* RAW DATA *
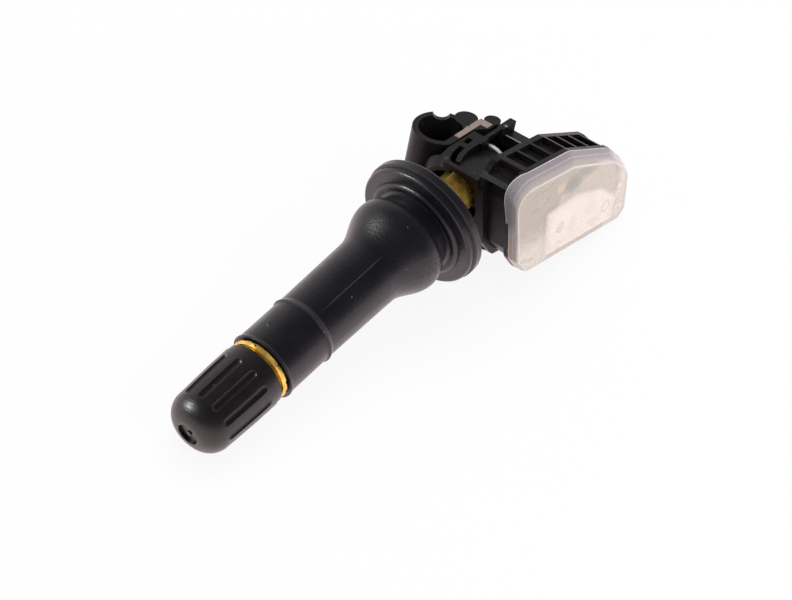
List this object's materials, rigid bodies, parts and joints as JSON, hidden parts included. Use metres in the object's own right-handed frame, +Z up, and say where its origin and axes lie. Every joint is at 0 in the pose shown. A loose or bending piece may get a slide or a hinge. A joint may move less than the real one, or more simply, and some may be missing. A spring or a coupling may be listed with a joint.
{
  "type": "tyre pressure sensor",
  "caption": "Snap-in rubber tyre valve with cap and spring valve core, screwed to a moulded sensor housing with a translucent lid.",
  "frame": {"origin": "centre of the bounding box's base, on the surface that the part lies on", "axes": "+Z up as it lies on its cap, the cup and the rear edge of the housing, +Y from the cap towards the housing, +X out of the lid's face"},
  "size_m": [0.0226, 0.0814, 0.0216],
  "materials": {
    "rubber_body": "satin moulded rubber",
    "brass_stem": "turned brass",
    "core_barrel": "turned brass",
    "core_gasket": "white sealing plastic",
    "core_pin": "drawn brass",
    "core_pin_seal": "rubber",
    "core_spring": "spring steel",
    "cap": "glossy black plastic",
    "cap_seal": "rubber",
    "housing": "glass-filled black nylon",
    "lid": "milky translucent plastic",
    "stem_screw": "plated steel",
    "circuit_board": "green solder mask",
    "coin_cell": "nickel-plated steel can",
    "cell_tab_front": "nickel strip",
    "cell_tab_rear": "nickel strip",
    "sensor_chip": "moulded package",
    "port_seal": "silicone rubber",
    "coil_core": "ferrite",
    "coil_winding": "enamelled copper wire",
    "crystal": "metal can",
    "antenna_loop": "tinned wire",
    "board_parts": "ceramic"
  },
  "bodies": {
    "sensor": {"rubber_body": "rubber_body", "brass_stem": "brass_stem", "core_barrel": "core_barrel", "core_gasket": "core_gasket", "core_spring": "core_spring", "housing": "housing", "lid": "lid", "stem_screw": "stem_screw", "circuit_board": "circuit_board", "coin_cell": "coin_cell", "cell_tab_front": "cell_tab_front", "cell_tab_rear": "cell_tab_rear", "sensor_chip": "sensor_chip", "port_seal": "port_seal", "coil_core": "coil_core", "coil_winding": "coil_winding", "crystal": "crystal", "antenna_loop": "antenna_loop", "board_parts": "board_parts"},
    "pin": {"core_pin": "core_pin", "core_pin_seal": "core_pin_seal"},
    "cap": {"cap": "cap", "cap_seal": "cap_seal"}
  },
  "joints": [
    {"name": "cap_pull", "type": "slide", "parent": "sensor", "child": "cap", "axis": [0, -0.9857, -0.1683], "range_m": [0, 0.014]},
    {"name": "pin_press", "type": "slide", "parent": "sensor", "child": "pin", "axis": [0, 0.9857, 0.1683], "range_m": [0, 0.0011], "stiffness_N_per_m": 1500, "springref_m": -0.0008, "deforming": ["core_spring"]}
  ]
}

* PROMPT *
Copy out each line exactly as written.

* THE COMPLETED TASK *
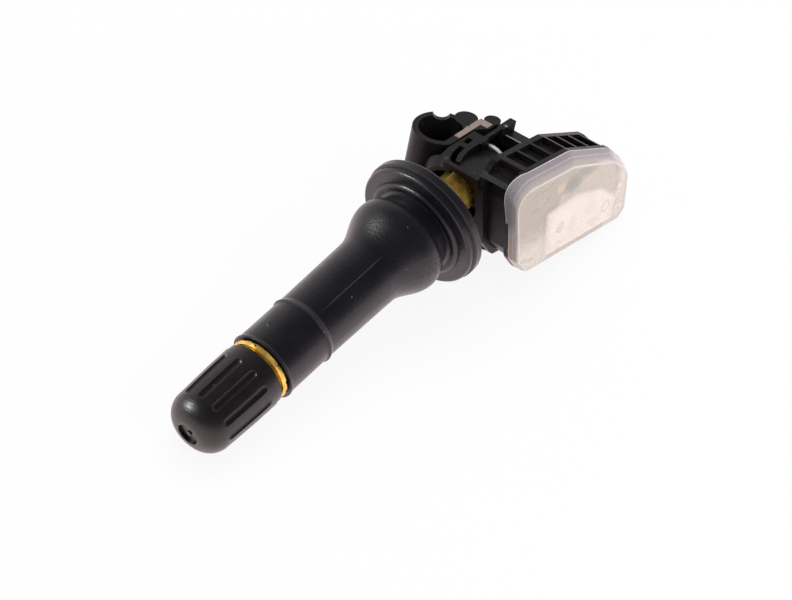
List this object's materials, rigid bodies, parts and joints as JSON, hidden parts included. Use metres in the object's own right-handed frame, +Z up, and say where its origin and axes lie. Every joint is at 0 in the pose shown. A loose or bending piece may get a slide or a hinge. A joint may move less than the real one, or more simply, and some may be missing. A spring or a coupling may be listed with a joint.
{
  "type": "tyre pressure sensor",
  "caption": "Snap-in rubber tyre valve with cap and spring valve core, screwed to a moulded sensor housing with a translucent lid.",
  "frame": {"origin": "centre of the bounding box's base, on the surface that the part lies on", "axes": "+Z up as it lies on its cap, the cup and the rear edge of the housing, +Y from the cap towards the housing, +X out of the lid's face"},
  "size_m": [0.0226, 0.0814, 0.0216],
  "materials": {
    "rubber_body": "satin moulded rubber",
    "brass_stem": "turned brass",
    "core_barrel": "turned brass",
    "core_gasket": "white sealing plastic",
    "core_pin": "drawn brass",
    "core_pin_seal": "rubber",
    "core_spring": "spring steel",
    "cap": "glossy black plastic",
    "cap_seal": "rubber",
    "housing": "glass-filled black nylon",
    "lid": "milky translucent plastic",
    "stem_screw": "plated steel",
    "circuit_board": "green solder mask",
    "coin_cell": "nickel-plated steel can",
    "cell_tab_front": "nickel strip",
    "cell_tab_rear": "nickel strip",
    "sensor_chip": "moulded package",
    "port_seal": "silicone rubber",
    "coil_core": "ferrite",
    "coil_winding": "enamelled copper wire",
    "crystal": "metal can",
    "antenna_loop": "tinned wire",
    "board_parts": "ceramic"
  },
  "bodies": {
    "sensor": {"rubber_body": "rubber_body", "brass_stem": "brass_stem", "core_barrel": "core_barrel", "core_gasket": "core_gasket", "core_spring": "core_spring", "housing": "housing", "lid": "lid", "stem_screw": "stem_screw", "circuit_board": "circuit_board", "coin_cell": "coin_cell", "cell_tab_front": "cell_tab_front", "cell_tab_rear": "cell_tab_rear", "sensor_chip": "sensor_chip", "port_seal": "port_seal", "coil_core": "coil_core", "coil_winding": "coil_winding", "crystal": "crystal", "antenna_loop": "antenna_loop", "board_parts": "board_parts"},
    "pin": {"core_pin": "core_pin", "core_pin_seal": "core_pin_seal"},
    "cap": {"cap": "cap", "cap_seal": "cap_seal"}
  },
  "joints": [
    {"name": "cap_pull", "type": "slide", "parent": "sensor", "child": "cap", "axis": [0, -0.9857, -0.1683], "range_m": [0, 0.014]},
    {"name": "pin_press", "type": "slide", "parent": "sensor", "child": "pin", "axis": [0, 0.9857, 0.1683], "range_m": [0, 0.0011], "stiffness_N_per_m": 1500, "springref_m": -0.0008, "deforming": ["core_spring"]}
  ]
}